Cigno Verde è apparso in Australia: i soldi ammazzati dal clima

Cigno Verde è apparso anche in Australia: i soldi ammazzati dal clima
Cigno Verde è apparso in Australia: i soldi ammazzati dal clima (nella foto Ansa, gli incendi che hanno devastato l’Australia)

ROMA – Bollato come Cassandra, ne aveva parlato già nel 2015 Mark Carney, allora governatore uscente della Banca d’Inghilterra, suscitando reazioni simili a quella avuta da Donald Trump a Davos di fronte a Greta Thunberg. Parlava, Carney, del Cigno Verde, di quell’evento imprevedibile figlio dei cambiamenti climatici che avrebbe messo in crisi l’economia mondiale.

Cinque anni fa i Lloyds come la City di Londra ignorarono l’allarme. Oggi, solo in Australia, le compagnie di assicurazione si stima che dovranno pagare oltre 500 milioni di euro per risarcire i danni degli incendi di queste settimane. In origine furono i romani a parlare del cigno, allora nero, per indicare un evento rarissimo ed imprevedibile o una persona dalle caratteristiche fuori comune.

I romani non sapevano esistessero cigni di quel colore. Un paio di millenni più tardi, nel 2007, di fronte alla crisi dei mutui subprime americani, il concetto fu applicato, da Nassim Nicholas Taleb, all’economia. Da allora in questo campo la formula ‘Cigno Nero’ indica un evento assolutamente imprevedibile, spiegabile solo dopo che si è manifestato, e foriero di conseguenze letteralmente inimmaginabili.

Se il nero è il colore della sfortuna e comunque dei momenti peggiori dell’economia – arcinoti sono il martedì e il giovedì nero del 1929, quando la borsa americana diede il via ad una delle più grandi crisi finanziarie di sempre -, il verde è invece quello dell’ambiente. E il Cigno Verde, oltre al colore, differisce dal nero perché, a differenza di questo, già conosce la natura dell’evento imprevedibile che metterà in crisi le nostre economie: il cambiamento climatico.

L’allarme arriva ora dalla Banca dei regolamenti internazionali, l’istituzione regolatoria di supporto per le banche centrali mondiali e per il Financial Stability Board che, in un rapporto appena pubblicato dal titolo, appunto, “Cigno verde.
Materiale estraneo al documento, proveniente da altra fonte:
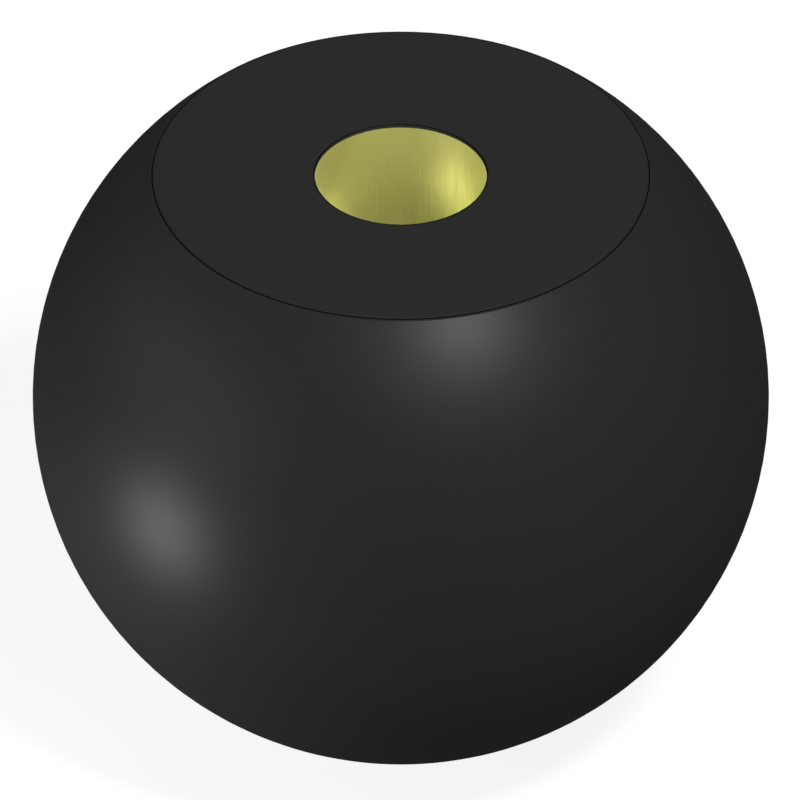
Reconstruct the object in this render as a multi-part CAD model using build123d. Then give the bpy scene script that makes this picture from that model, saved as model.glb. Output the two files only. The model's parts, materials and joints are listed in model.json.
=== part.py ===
from build123d import *
from math import radians, sqrt, tan
import os

# Ball knob for the end of a machine lever, in millimetres: a phenolic ball with one flat
# side, moulded around a turned and knurled brass insert.
# The origin is the centre of the hole's mouth on the flat face, and +Z points out of the hole.

# Ball
BALL_DIAMETER = 35.0
SLICE_HEIGHT = 4.6         # what the flat face takes off the sphere
RIM_CHAMFER = 0.15         # edge between the flat face and the sphere

# Hole, for a lever whose end is a plain shank with a thread at its tip
THREAD_DIAMETER = 8.0      # metric coarse, and the same as the shank
THREAD_PITCH = 1.25
SHANK_CLEARANCE = 0.1      # all round the shank, in the plain lead-in
LEAD_IN_DEPTH = 6.2        # plain stretch, from the flat face
FULL_THREAD_LENGTH = 8.0
TAP_TAPER_TURNS = 2        # shallow turns that the tap leaves below the full thread
DRILL_POINT_ANGLE = 118.0

# Insert, turned from straight-knurled bar
NOSE_COVER = 0.15          # skin of the ball over the insert's upper end
NOSE_WALL = 1.2            # brass round the lead-in at that end, where the knurl is turned off
NOSE_LENGTH = 2.0
INSERT_FLOOR = 1.4         # brass below the tip of the drilled hole
NECK_WIDTH = 3.0           # groove that fills with ball material, so the insert can't pull out
KNURL_HEIGHT = 1.2         # from the floor of the groove to the crests of the knurl
KNURL_TEETH = 30           # they keep the insert from turning
KNURL_DEPTH = 0.6

ball_radius = BALL_DIAMETER / 2
ball_height = BALL_DIAMETER - SLICE_HEIGHT
ball_centre = ball_radius - ball_height
flat_radius = sqrt(ball_radius**2 - ball_centre**2)

lead_in_radius = THREAD_DIAMETER / 2 + SHANK_CLEARANCE
core_radius = (THREAD_DIAMETER - THREAD_PITCH) / 2
core_top = -LEAD_IN_DEPTH - (lead_in_radius - core_radius)
core_bottom = core_top - FULL_THREAD_LENGTH - TAP_TAPER_TURNS * THREAD_PITCH
drill_tip = core_bottom - core_radius / tan(radians(DRILL_POINT_ANGLE / 2))

nose = -NOSE_COVER
tail = drill_tip - INSERT_FLOOR
neck_radius = lead_in_radius + NOSE_WALL
crest_radius = neck_radius + KNURL_HEIGHT


def turned(*outline):
    """A solid of revolution about Z, from an outline of (radius, height) points."""
    return revolve(Plane.XZ * make_face(Polyline(*outline, close=True)), Axis.Z)


def sliced_sphere():
    """The ball as a plain solid, with its flat face up."""
    outside = ThreePointArc((0, -ball_height), (ball_radius, ball_centre), (flat_radius, 0))
    inside = Polyline((flat_radius, 0), (0, 0), (0, -ball_height))
    solid = revolve(Plane.XZ * make_face(outside + inside), Axis.Z)
    flat_face = solid.faces().sort_by(Axis.Z)[-1]
    return chamfer(flat_face.edges(), RIM_CHAMFER)


def drilled_hole():
    """The lead-in, its countersink, the core that is tapped and the drill's point.

    It starts well above the flat face, so that it cuts both pieces.
    """
    return turned(
        (0, ball_radius),
        (lead_in_radius, ball_radius),
        (lead_in_radius, -LEAD_IN_DEPTH),
        (core_radius, core_top),
        (core_radius, core_bottom),
        (0, drill_tip),
    )


def knurled_section():
    """Section of the bar that the insert is made from: straight V teeth with sharp crests."""
    half_pitch = 180 / KNURL_TEETH
    crest = Vector(crest_radius, 0)
    root = Vector(crest_radius - KNURL_DEPTH, 0)
    outline = []
    for tooth in range(KNURL_TEETH):
        outline.append(crest.rotate(Axis.Z, 2 * tooth * half_pitch))
        outline.append(root.rotate(Axis.Z, (2 * tooth + 1) * half_pitch))
    return make_face(Polyline(*outline, close=True))


def knurled_band(bottom, top):
    """A stretch of the bar between two heights."""
    return extrude(Pos(0, 0, bottom) * knurled_section(), top - bottom)


def undrilled_insert():
    """The insert's outside: two knurled bands on a bar turned down at its nose and its neck."""
    shoulder = nose - NOSE_LENGTH
    neck_middle = (shoulder + tail) / 2
    bar = turned((0, nose), (neck_radius, nose), (neck_radius, tail), (0, tail))
    upper = knurled_band(neck_middle + NECK_WIDTH / 2, shoulder)
    lower = knurled_band(tail, neck_middle - NECK_WIDTH / 2)
    return bar + upper + lower


def moulded_ball(blank, pin):
    """The ball, moulded around the insert and the pin that keeps the hole's mouth open."""
    return sliced_sphere() - blank - pin


hole = drilled_hole()
insert_blank = undrilled_insert()

os.makedirs("parts", exist_ok=True)
export_step(insert_blank - hole, "parts/threaded_insert.step")
export_step(moulded_ball(insert_blank, hole), "parts/ball.step")
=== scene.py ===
import json
from math import ceil, cos, pi, radians, sin, tan

import bmesh
import bpy
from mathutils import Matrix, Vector


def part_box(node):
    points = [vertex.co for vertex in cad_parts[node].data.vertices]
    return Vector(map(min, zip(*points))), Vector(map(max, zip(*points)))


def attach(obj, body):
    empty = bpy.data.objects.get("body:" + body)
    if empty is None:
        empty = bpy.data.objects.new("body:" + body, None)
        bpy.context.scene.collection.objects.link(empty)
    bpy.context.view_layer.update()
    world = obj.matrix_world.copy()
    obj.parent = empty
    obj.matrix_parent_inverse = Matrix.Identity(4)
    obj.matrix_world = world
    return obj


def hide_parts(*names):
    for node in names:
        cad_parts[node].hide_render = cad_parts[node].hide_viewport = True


# A black ball knob with one flat side, moulded around a threaded brass insert, on a pale floor.
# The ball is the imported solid. The insert is made again here, with the helix of its thread.
# Lengths are in metres, in the row frame: the hole's mouth is at the origin, and +Z points
# out of the hole.

MM = 0.001

# The photograph's view. The ball's place and width are in its 800 by 800 pixels.
PHOTO_SIDE = 800
BALL_WIDTH = 736.4
BALL_PLACE = Vector((400.8, 396.4))
VIEW_ELEVATION = radians(35.264)
CAMERA_DISTANCE = 200 * MM

# Sizes of the insert that its box and mounts don't give
LEAD_IN_DEPTH = 6.2 * MM
THREAD_PITCH = 1.25 * MM
THREAD_RADIUS = 4.0 * MM
THREAD_HALF_ANGLE = radians(30)
GROOVE_FLOOR = THREAD_PITCH / 8
TAP_TAPER = 2.5 * MM
DRILL_HALF_ANGLE = radians(59)
NOSE_WALL = 1.2 * MM
NOSE_LENGTH = 2.0 * MM
NECK_WIDTH = 3.0 * MM
KNURL_TEETH = 30
KNURL_DEPTH = 0.6 * MM

# Fineness of the insert's mesh
STEPS_PER_TOOTH = 6
FLANK_STEPS = 4
MERGE_DISTANCE = MM / 1000
SHARP_ANGLE = radians(25)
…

Cambiamenti climatici e stabilità del sistema finanziario: quale ruolo per banche centrali, regolatori e supervisori”, vede profilarsi all’orizzonte il temibile pennuto.

“Le banche centrali possono essere trascinate inevitabilmente in acque inesplorate – dice il rapporto – Se restano ferme e aspettano che altre autorità governative si muovano, possono essere esposte al rischio di non essere più in grado di raggiungere l’obiettivo di assicurare la stabilità finanziaria e dei prezzi. E possono essere forzate a intervenire come salvatori di ultima istanza del clima ed essere costrette ad acquistare su grande scala asset svalutati – ancora incentrati sulle emissioni di carbonio ad esempio – per salvare il sistema finanziario e anche oltre”.

In altre parole, di fronte alla sostanziale immobilità della politica, le istituzioni finanziarie rischiano di pagare a caro a prezzo il cambiamento climatico se non prenderanno provvedimenti per tempo. E l’esempio dei risarcimenti da pagare agli australiani è solo l’ultimo esempio in ordine di tempo. I cigni verdi hanno poi la peculiarità di essere molto più pericolosi di quelli neri perché, in primis, si ha la ragionevole certezza che alcune combinazioni di rischi naturali e connessi alla transizione energetica si materializzeranno, e questo comporterà la necessità di un’azione per contrastarli nonostante l’incertezza sul quando si verificheranno.

Secondo, poi le catastrofi naturali sono più pericolose delle crisi sistemiche, perché possono porre una seria minaccia per l’umanità. Infine perché la complessità di una crisi generata dai cambiamenti climatici è molto più elevata, con un articolato sistema di reazioni a catena ed effetti a cascata associati che possono “generare dinamiche ambientali, geopolitiche, sociali ed economiche fondamentalmente imprevedibili”.